Sometimes, men who do not know God try to guess what has happened to us and who we now are. If they do not like the changes Jesus made in our lives, they may call us a "fanatic" or they may accuse us of thinking we are better than anyone else, or even that we are in a "cult". But those are just guesses. Men really don't know who we are in Christ because our lives really are "hidden with Christ in God." The accusations some men make against us are like rocks thrown by naughty little kids into a dark night in hope of hitting an unseen target. They are just guessing. We must not take such accusations to heart, but have compassion on them because they just don't know what to think of us any longer. We have become a mystery to everyone in the whole world who is not in Christ. By the infilling of God's holy Spirit, we have been made a Most Holy Place into which no natural man has ever gone or can go. To them, it is very dark. To us, God has "shined in our hearts" and has given us the light of life.
Peter said that old friends would "think it strange that you run not with them any longer" in sin. Of course, they would not think that our conduct is strange if they were also in Christ, where we are now hidden by the hand of God, but they are not there, and they can only make guesses as to why we no longer behave the way we used to behave. Over the course of my life, I have heard of three separate cases in which family members committed a relative of theirs to a mental institution because those relatives began to speak in tongues. I don't know all the circumstances of those events, and so I cannot say for certain, but it appears that those families thought that their relative had developed a mental problem. But it was instead work of God, or it appeared to have been, taking those blessed into the "mystery of godliness", into a holy place far beyond the understanding of men in the world.
Men called Jesus "Beelzebub", who was the prince of demons, because they didn't know Jesus. That cruel accusation was just one of the many verbal stones that they cast into the darkness trying to hit him. But all their accusations missed. They were never right in what they thought about Jesus. Reminding his followers of the things of which men accused him, Jesus warned them to expect to receive no better treatment from the world than what he had received (Mt. 10:25). Jesus knew what it meant to be hidden in God from the understanding of men. And now, we who believe are hidden with him, and men can only guess as to who we are, just as they guessed at who Jesus was. Until they, too, are touched with the mercy of God, all they can do is guess. Be merciful when it happens; we once were foolish, too.

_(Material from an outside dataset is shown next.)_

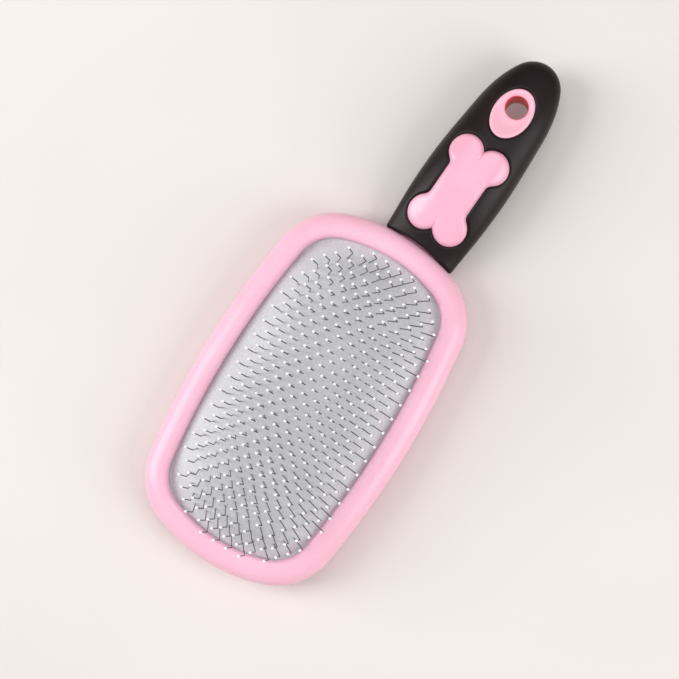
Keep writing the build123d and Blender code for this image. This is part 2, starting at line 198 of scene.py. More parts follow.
def outline_ring(inset, count):
    """Plan points round the head outline moved inwards, evenly spaced by arc length."""
    cx, cy = corner_centre()
    side_x = HEAD_WIDTH / 2 - SIDE_RADIUS
    end_y = HEAD_LENGTH / 2 - END_RADIUS
    turn_side = math.atan2(cy, cx - side_x)
    turn_end = math.atan2(cy - end_y, cx)
    arcs = [
        (side_x, 0, SIDE_RADIUS - inset, 0, turn_side),
        (cx, cy, CORNER_RADIUS - inset, turn_side, turn_end),
        (0, end_y, END_RADIUS - inset, turn_end, math.pi / 2),
    ]
    quarter = []
    for ax, ay, radius, first, last in arcs:
        for angle in np.linspace(first, last, ARC_POINTS)[:-1]:
            quarter.append((ax + radius * math.cos(angle), ay + radius * math.sin(angle)))
    quarter.append((0, HEAD_LENGTH / 2 - inset))
    quarter = np.array(quarter)
    half = np.vstack([quarter, quarter[-2::-1] * (-1, 1)])
    ring = np.vstack([half, half[-2:0:-1] * (1, -1)])
    closed = np.vstack([ring, ring[:1]])
    steps = np.r_[0, np.cumsum(np.hypot(*np.diff(closed, axis=0).T))]
    wanted = np.linspace(0, steps[-1], count, endpoint=False)
    x = np.interp(wanted, steps, closed[:, 0])
    y = np.interp(wanted, steps, closed[:, 1])
    return x, y + HEAD_CENTRE_Y


def natural_spline(knots, values, at):
    """Smooth curve through the knots, evaluated at the given places."""
    n = len(knots)
    gaps = np.diff(knots)
    slopes = np.diff(values) / gaps
    system = np.eye(n)
    right = np.zeros(n)
    for k in range(1, n - 1):
        system[k, k - 1:k + 2] = gaps[k - 1], 2 * (gaps[k - 1] + gaps[k]), gaps[k]
        right[k] = 6 * (slopes[k] - slopes[k - 1])
    bend = np.linalg.solve(system, right)
    at = np.clip(at, knots[0], knots[-1])
    k = np.clip(np.searchsorted(knots, at) - 1, 0, n - 2)
    gap = gaps[k]
    left = (knots[k + 1] - at) / gap
    fore = 1 - left
    curve = (left**3 - left) * bend[k] + (fore**3 - fore) * bend[k + 1]
    return left * values[k] + fore * values[k + 1] + curve * gap**2 / 6


def handle_size(along):
    """Half width, half height and middle height of the handle at a distance from the head."""
    knots, half_width, low, high = HANDLE_STATIONS.T
    width = np.sqrt(np.maximum(natural_spline(knots, half_width**2, along), 0))
    height = np.sqrt(np.maximum(natural_spline(knots, ((high - low) / 2) ** 2, along), 0))
    return width, height, natural_spline(knots, (high + low) / 2, along)


def to_row(across, along):
    """Row-frame plan point of a point in the handle's own axes."""
    c, s = math.cos(HANDLE_TOE), math.sin(HANDLE_TOE)
    return HANDLE_ROOT[0] + across * c + along * s, HANDLE_ROOT[1] - across * s + along * c


def handle_face_z(across, along, side, shrink=0.0):
    """Height of the handle's front (side 1) or rear (side -1) face over a plan point."""
    width, height, middle = handle_size(along)
    share = np.clip(np.abs(across) / np.maximum(width - shrink, 1e-6), 0, 1)
    bulge = (1 - share**SECTION_POWER) ** (1 / SECTION_POWER)
    return middle + side * np.maximum(height - shrink, 0) * bulge


def soft_minimum(a, b, blend):
    """Smaller of two distances, with a rounded change from one to the other."""
    h = np.clip(0.5 + 0.5 * (b - a) / blend, 0, 1)
    return b + (a - b) * h - blend * h * (1 - h)


def bone_distance(across, along):
    """Distance outside the bone outline; negative inside it."""
    v = np.abs(along - BONE_AT)
    lobes = np.hypot(np.abs(across) - BONE_LOBE_X, v - BONE_LOBE_Y) - BONE_LOBE_RADIUS
    over_x = np.abs(across) - BONE_HALF_SHAFT
    over_y = v - BONE_LOBE_Y
    outside = np.hypot(np.maximum(over_x, 0), np.maximum(over_y, 0))
    shaft = outside + np.minimum(np.maximum(over_x, over_y), 0)
    return soft_minimum(lobes, shaft, BONE_CORNER)


def oval_distance(across, along):
    """Distance outside the eyelet's oval outline, near it; negative inside it."""
    u = across / EYELET_HALF_WIDTH
    v = (along - EYELET_AT) / EYELET_HALF_LENGTH
    level = np.hypot(u, v)
    slope_there = np.hypot(u / EYELET_HALF_WIDTH, v / EYELET_HALF_LENGTH)
    return level * (level - 1) / np.maximum(slope_there, 1e-6)


def sheet_level(x, y):
    """Share of the way from the cushion's crest (0) to its rim (1)."""
    across = (np.abs(x) / SHEET_HALF_X) ** SHEET_POWER_X
    along = (np.abs(y - HEAD_CENTRE_Y) / SHEET_HALF_Y) ** SHEET_POWER_Y
    return across + along


def sheet_height(x, y):
    """Height of the cushion's outer face, running out flat under the frame's lip."""
    rise = 1 - sheet_level(x, y)
    rise = (rise + np.sqrt(rise**2 + SHEET_RIM_BLEND**2)) / 2
    return SHEET_RIM_Z + SHEET_RISE * rise - SHEET_RISE * SHEET_RIM_BLEND / 2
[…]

Even the devil doesn't know us any more, or how to get to us. The only way he could possibly know us now is to be with us, hidden with Christ in God, and he can never be there. He has been cast out of the kingdom of God, never to be readmitted. The only time the devil even possibly could truly know a child of God now, is for one of us to act like him. That old fool might recognize something like himself if he saw it. Let us be wise, then, and follow Jesus' example instead of the devil's.
Stay filled with the Spirit and stay hidden. The life of true holiness is a simple life of peace, purity, and joy. "The way of the transgressors is hard" (Prov. 13:15), but the yoke of God's will in Christ Jesus "is easy" (Mt. 11:30), and "God's commandments are not grievous" to those who have a heart to keep them (1Jn. 5:3).